Dans le Grand Dictionnaire, le professeur de philosophie Jean Leclercq (UCLouvain) prend le temps de définir le mot euthanasie.
En grec ancien, euthanasie revient à signifier une mort bonne, douce, naturelle, au moment de laquelle l’individu est en harmonie avec ce qui lui arrive et peut donc accomplir sa destinée. C’est, en somme, la mort dans de bonnes conditions ou qui sera vécue de façon la plus paisible possible.
L’euthanasie dans l’Histoire
Thomas More, le philosophe anglais du 16e siècle, parle déjà, dans son Utopie, de la mort volontaire.
Tout comme un autre philosophe anglais du 16e siècle, Francis Bacon, qui quelques années plus tard, évoquera le sujet ainsi que le rôle du médecin confronté à la gestion de la douleur, qui doit venir en aide au malade pour lui apporter une mort douce et paisible lorsqu’il n’y a plus d’espérance.
A l’époque, on peut dire que globalement, le mot est compris positivement.
Le terme euthanasie est attesté en français au 18e siècle, et jusqu’à la fin du 19e siècle, il évoque l’idée qu’il faut apaiser les souffrances de la mort et adoucir ce moment difficile de l’existence.
Le philosophe Ernest Renan, par exemple, au 19e siècle, dit vouloir travailler au projet d’une science qui s’appellera l’euthanasie. "Il faut trouver un moyen pour que la mort soit accompagnée de volupté", dit-il.
Une usurpation de sens
Jean Leclercq rappelle toutefois que c’est aussi à partir du 19e siècle que le mot va commencer à être détourné, pour évoquer les pratiques criminelles de l’eugénisme, si bien que le caractère harmonieux et raisonnable disparaît complètement.

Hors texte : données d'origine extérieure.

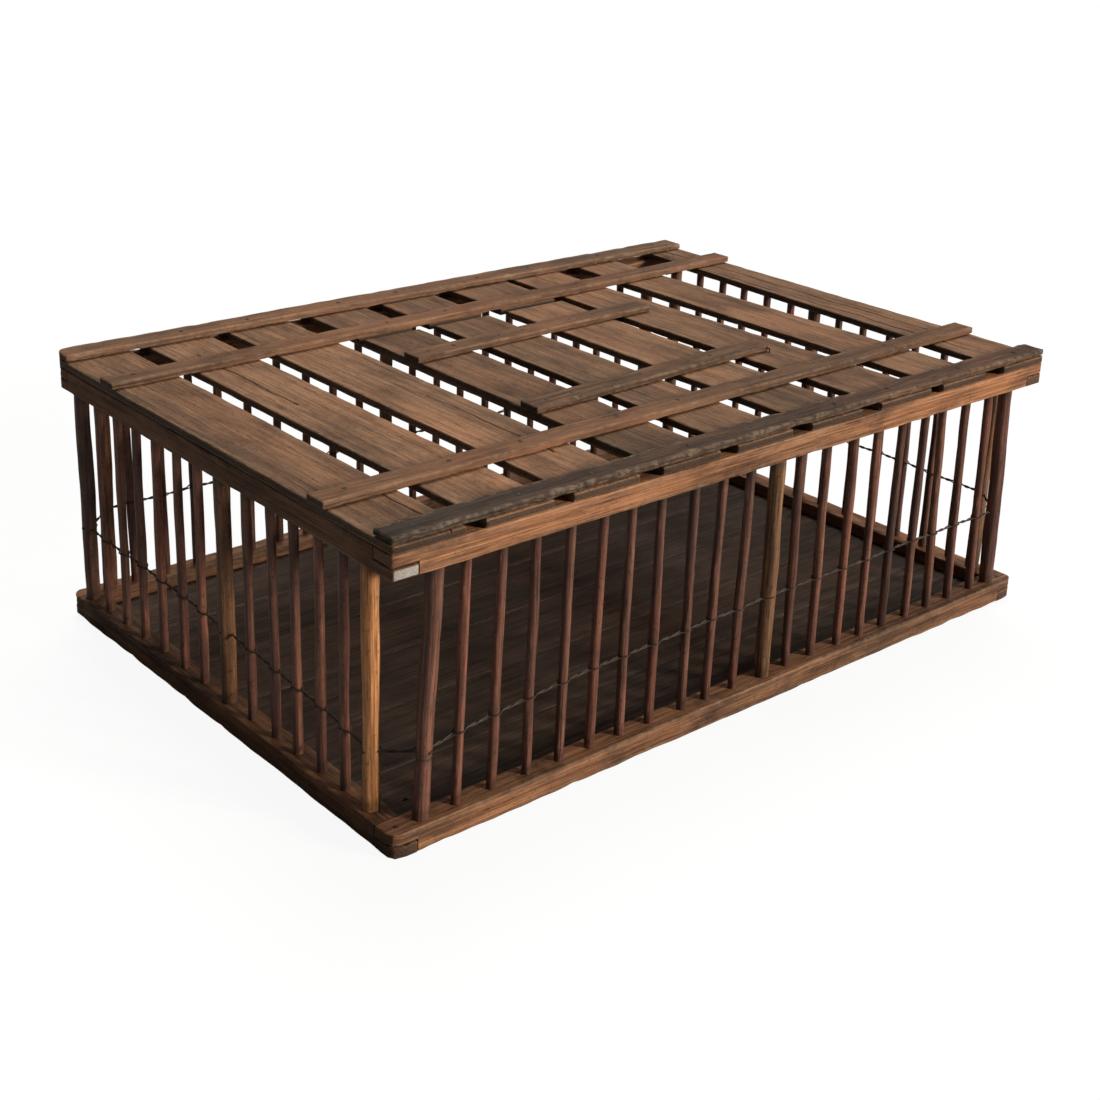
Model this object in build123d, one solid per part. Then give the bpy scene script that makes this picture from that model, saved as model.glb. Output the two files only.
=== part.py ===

"C’est une usurpation du sens du mot que l’on retrouve encore aujourd’hui chez les opposants farouches de l’euthanasie, qui nous disent qu’elle est un homicide, qu’elle est un abandon des soins. Je pense que c’est un mensonge très grave et même totalement inadmissible."
Et aujourd’hui ?
L’Histoire nous montre qu’on s’est toujours préoccupé de la mort. Rappelons-nous l’histoire des bonnes prières pour la bonne mort, pour mourir bien, pour mourir vite.
"Mais aujourd’hui, grâce aux innovations techniques et grâce à la fin des systèmes normatifs étroits des religions, il y a sans doute plus de place pour notre auto-détermination et pour le souhait de vivre de façon autonome sa propre mort", explique Jean Leclercq.
L’euthanasie est un acte humain, médicalement très précis. Il est très encadré, concerté, la demande doit être répétée. Il est rigoureusement contrôlé et réglementé. Pourquoi ? Parce qu’il provoque la mort d’une personne qui est atteinte d’une maladie incurable, qui lui inflige des souffrances morales ou physiques intolérables.
"On voit bien que c’est une prise de position très réaliste devant une mort qui est inéluctable et où il s’agit de mourir dans la dignité."